REQUIREMENT: Copy out exactly the lines from the start of the data to the line containing "wall = 4; // [3:0.5:5]". Include both.
══ RECORDED INFORMATION ══
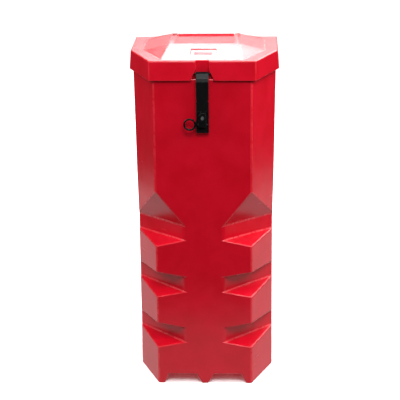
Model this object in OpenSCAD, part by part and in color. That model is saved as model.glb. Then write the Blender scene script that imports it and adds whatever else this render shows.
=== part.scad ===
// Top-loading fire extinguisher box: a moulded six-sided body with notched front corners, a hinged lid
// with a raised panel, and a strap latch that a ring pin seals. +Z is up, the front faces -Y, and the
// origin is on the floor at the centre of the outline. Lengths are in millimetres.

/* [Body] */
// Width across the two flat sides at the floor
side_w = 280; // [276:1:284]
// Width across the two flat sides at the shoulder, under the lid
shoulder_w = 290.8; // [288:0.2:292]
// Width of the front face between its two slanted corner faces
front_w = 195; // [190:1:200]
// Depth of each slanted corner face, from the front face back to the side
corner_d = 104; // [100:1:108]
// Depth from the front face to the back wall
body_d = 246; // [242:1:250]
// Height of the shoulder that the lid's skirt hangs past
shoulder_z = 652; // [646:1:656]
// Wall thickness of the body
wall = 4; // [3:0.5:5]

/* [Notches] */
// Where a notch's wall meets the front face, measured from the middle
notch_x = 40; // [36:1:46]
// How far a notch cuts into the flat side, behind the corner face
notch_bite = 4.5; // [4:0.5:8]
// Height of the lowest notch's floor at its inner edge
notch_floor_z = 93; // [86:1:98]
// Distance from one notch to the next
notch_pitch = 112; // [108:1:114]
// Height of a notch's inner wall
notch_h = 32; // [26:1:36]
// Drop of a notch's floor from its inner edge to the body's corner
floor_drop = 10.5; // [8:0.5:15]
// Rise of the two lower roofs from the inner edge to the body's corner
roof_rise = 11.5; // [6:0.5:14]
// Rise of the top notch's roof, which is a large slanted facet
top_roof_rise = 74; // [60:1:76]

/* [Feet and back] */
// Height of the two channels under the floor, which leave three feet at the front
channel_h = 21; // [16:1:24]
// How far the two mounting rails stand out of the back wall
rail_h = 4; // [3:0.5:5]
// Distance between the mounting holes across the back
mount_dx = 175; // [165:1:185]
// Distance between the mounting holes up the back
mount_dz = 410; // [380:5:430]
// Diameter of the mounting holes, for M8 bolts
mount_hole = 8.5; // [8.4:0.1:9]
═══
SOLUTION TO THE PROBLEM:
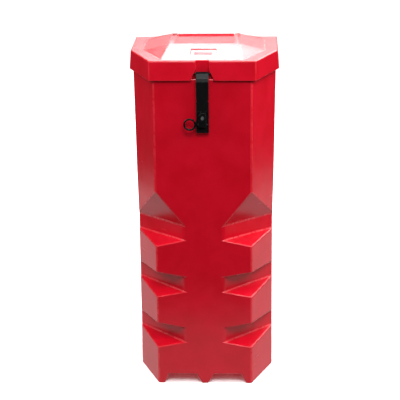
Model this object in OpenSCAD, part by part and in color. That model is saved as model.glb. Then write the Blender scene script that imports it and adds whatever else this render shows.
=== part.scad ===
// Top-loading fire extinguisher box: a moulded six-sided body with notched front corners, a hinged lid
// with a raised panel, and a strap latch that a ring pin seals. +Z is up, the front faces -Y, and the
// origin is on the floor at the centre of the outline. Lengths are in millimetres.

/* [Body] */
// Width across the two flat sides at the floor
side_w = 280; // [276:1:284]
// Width across the two flat sides at the shoulder, under the lid
shoulder_w = 290.8; // [288:0.2:292]
// Width of the front face between its two slanted corner faces
front_w = 195; // [190:1:200]
// Depth of each slanted corner face, from the front face back to the side
corner_d = 104; // [100:1:108]
// Depth from the front face to the back wall
body_d = 246; // [242:1:250]
// Height of the shoulder that the lid's skirt hangs past
shoulder_z = 652; // [646:1:656]
// Wall thickness of the body
wall = 4; // [3:0.5:5]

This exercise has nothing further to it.